Stories, like that used by the doctor, evokes emotions and this can overpower logic, at least for the short term. I have students who come to me and tell me, despite the grade received, they are not C students. I suggest to them, the data suggests otherwise. With work, we discover they did not do what was needed to earn a higher grade. Data is logical, but emotions can overpower what is logical.
With regard to any issue, health of people and planet, doubt is very powerful because if the facts suggest our actions are causing problems, suggesting otherwise helps us we feel better. We want to believe “alternative facts”. If the “alternative facts” are true, we are better people so we want to believe.
People using doubt invoke our emotions to dissuade us from taking beneficial actions. If we investigate, we discover most times people are using doubt to delay any actions that may impinge on their short term benefit.
“Merchants of Doubt” outlines how doubt dissuaded people from taking action on tobacco issues, then flame retardants, and now climate change. The same tactics are also currently being used against those that promote the overwhelming science that documents the personal and planetary benefits of adopting a plant strong eating style over the current animal based eating style.
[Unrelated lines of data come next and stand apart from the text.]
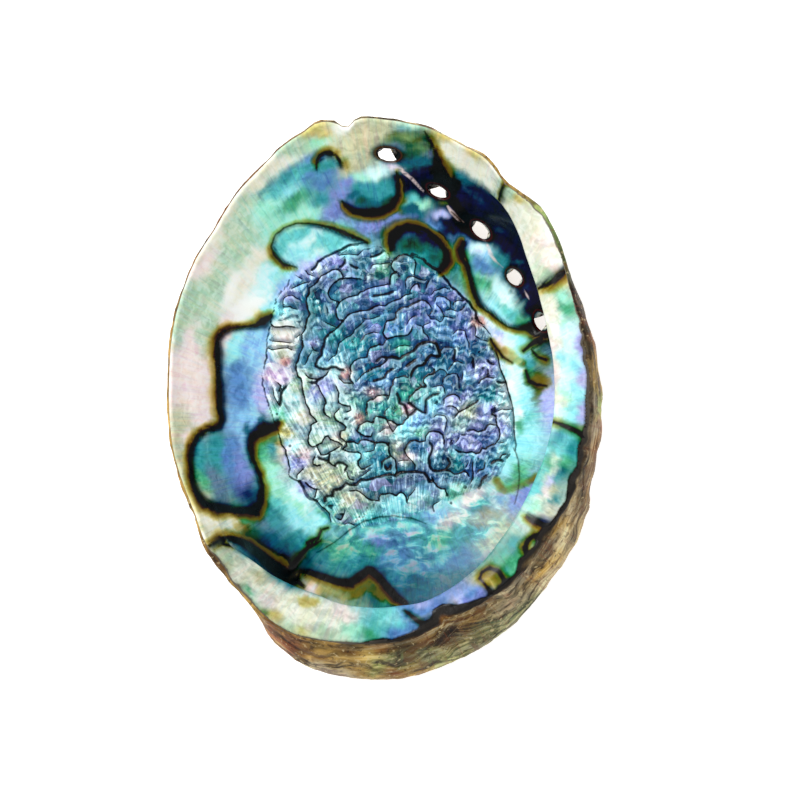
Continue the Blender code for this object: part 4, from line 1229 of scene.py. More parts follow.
def crust_relief(points, below_rim):
    x, y, z = points.T
    growth, whorl, from_spire = growth_lines(x, y)
    ridges = np.sin(2 * math.pi * growth / 0.115 + 1.3 * np.sin(7.0 * whorl))
    height = 0.5 * ridges * smooth(60.0, 115.0, from_spire)
    height = height + 0.25 * np.sin(2 * math.pi * whorl / 0.16) * smooth(50.0, 90.0, from_spire)
    height = height + 0.35 * np.sin(0.13 * x + 0.6) * np.sin(0.11 * y - 0.4)
    row_line = tuple(hole[:2] for hole in HOLES) + HEALED_LINE
    gap, along = line_gap(x, y, row_line)
    knobs = 0.5 - 0.5 * np.cos(2 * math.pi * 17 * along**0.9)
    height = height + np.exp(-((gap / 4.2) ** 2)) * (1.0 - 0.65 * along) * (1.1 + 1.3 * knobs)
    height = height + 4.2 * np.exp(-((from_spire / 9.0) ** 2))
    height = height - 1.5 * np.exp(-((line_gap(x, y, SEAM)[0] / 3.4) ** 2))
    flakes = below_rim / 1.9 + 0.9 * hills(points, 9.0, 21) + 0.5 * hills(points, 3.0, 22)
    height = height + 0.42 * (np.abs(flakes % 1.0 - 0.3) - 0.3) * smooth(26.0, 12.0, below_rim)
    height = height + 0.30 * hills(points, 3.4, 23) + 0.16 * hills(points, 1.5, 24)
    height = height + 0.4 * hills(points, 12.0, 25)
    worn = smooth(REST_RADIUS + 2.0, REST_RADIUS + 20.0, np.hypot(x - LOW_POINT[0], y - LOW_POINT[1]))
    return np.minimum(height * worn, 0.6 * z)


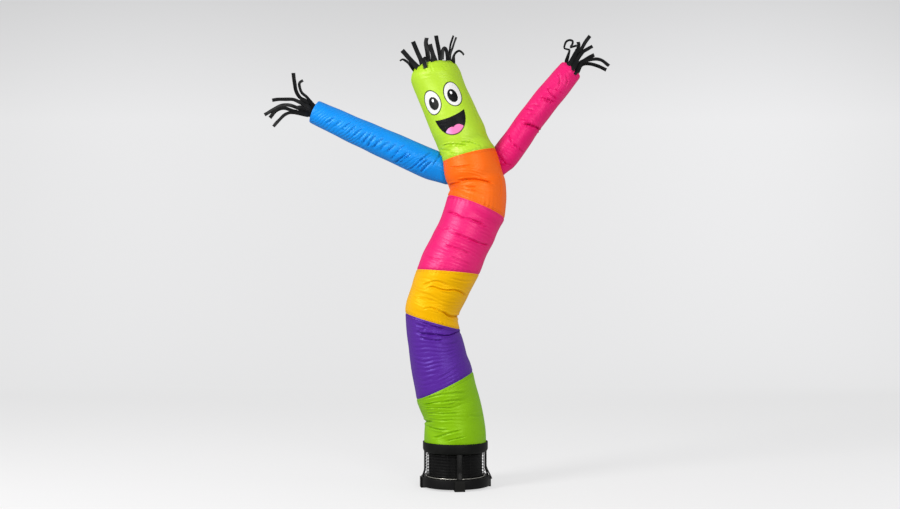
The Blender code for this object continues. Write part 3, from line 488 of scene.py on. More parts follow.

I encourage all to think about what is driving your actions. Is it logic or emotions? Do the reasons for doubt have a personal agenda? Who benefits from inaction or from action? What do you want to believe? What does science say – real science? Are you confused? If so, doubt is clouding your thoughts about what is best.
Emotions and logic are needed. Fortunately, we all can be emotionally and logically engaged in actions that help us move toward generating comprehensive benefits by creating interactions so everyone and everything benefits. This also causes results which fill us with emotional pride because we are part of the solution, not part of the problem, and this also prevents regret.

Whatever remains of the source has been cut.